L'"amico" Tudor tra Conte  e il lasciapassare dei sogni

I numeri dicono tanto, ma non tutto. Perché la gente a San Siro anche l'anno scorso era numerosa come in nessun altro stadio d'Italia, perché se stasera l'Inter batte l'Udinese arriva al derby da capolista e a punteggio pieno, ma 2 anni fa Spalletti vinse le prime 4 e 7 delle prime 8, ma l'atmosfera era un'altra, differente: là di stupore, qui di certezza, di forza. La differenza è proprio lui a trasmetterla: Antonio Conte, adottato a occhi chiusi dai tifosi dell'Inter, che evidentemente guardano più al CV (curriculum vitae) che al DNA (bianconero). «Io do tutto per il club che rappresento e per la sua storia, cerco di trasferire lo stesso concetto ai calciatori», chiosa il tecnico con malcelata soddisfazione per il modo in cui ha annullato quello che poteva essere il primo problema della stagione. Stasera c'è l'Udinese di Igor Tudor che prova a sbarrargli la strada dei sogni, lastricata di un crescendo di ostacoli da qui al 6 ottobre, quando l'Inter incrocerà la Juventus. «Vogliamo mantenere alto l'entusiasmo, è giusto che ci sia ma va dosato. L'Udinese è un'ottima squadra, dovremo fare attenzione».

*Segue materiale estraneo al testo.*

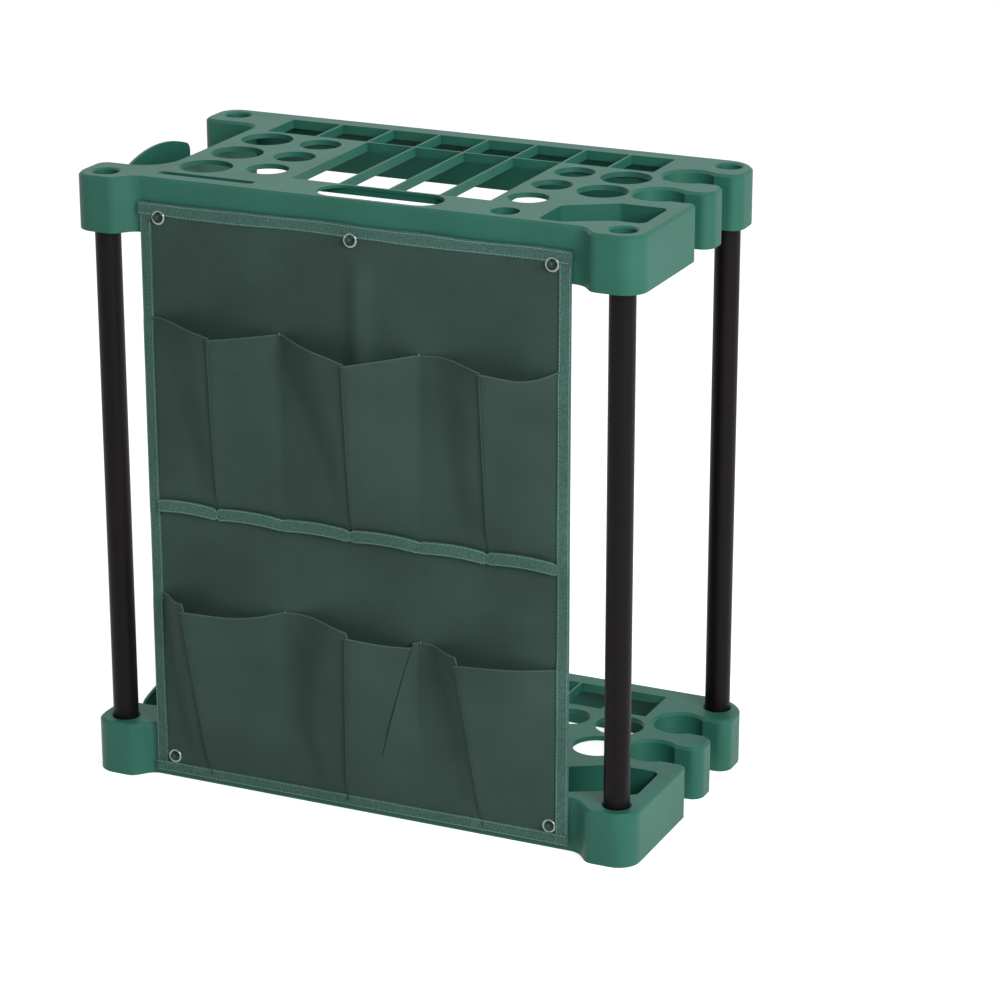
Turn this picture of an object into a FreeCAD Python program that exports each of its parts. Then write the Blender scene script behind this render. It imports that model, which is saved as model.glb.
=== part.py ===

Conte e Tudor sono stati compagni in bianconero per 6 stagioni, giocando insieme un centinaio di partite, compresa quella contro l'Udinese (altra coincidenza) del 5 maggio 2002, che fece scopa (bianconera) con un più ricordato Lazio-Inter dello stesso pomeriggio. Passato, che conta, ma che nessuno all'Inter vuole ricordare. Oggi contano le nuove ambizioni e i nuovi giocatori: Lukaku, Sensi, Godin, presto Barella, Sanchez non ancora, è troppo presto. «Sta lavorando bene, ma deve riannodare il filo della sua carriera. Altri campioni con me l'hanno fatto: quando sarà pronto ci darà una grossa mano».

Comincia la Champions, 7 partite in 23 giorni, come tutte le squadre che giocano le Coppe, ovvio pensare al turnover. «Sì, ovvio.

Ma ci serve anche un po' di tempo per lavorare, perché noi abbiamo cambiato molto, più di tutti: 10 giocatori e l'allenatore: la squadra deve assimilare il nuovo calcio».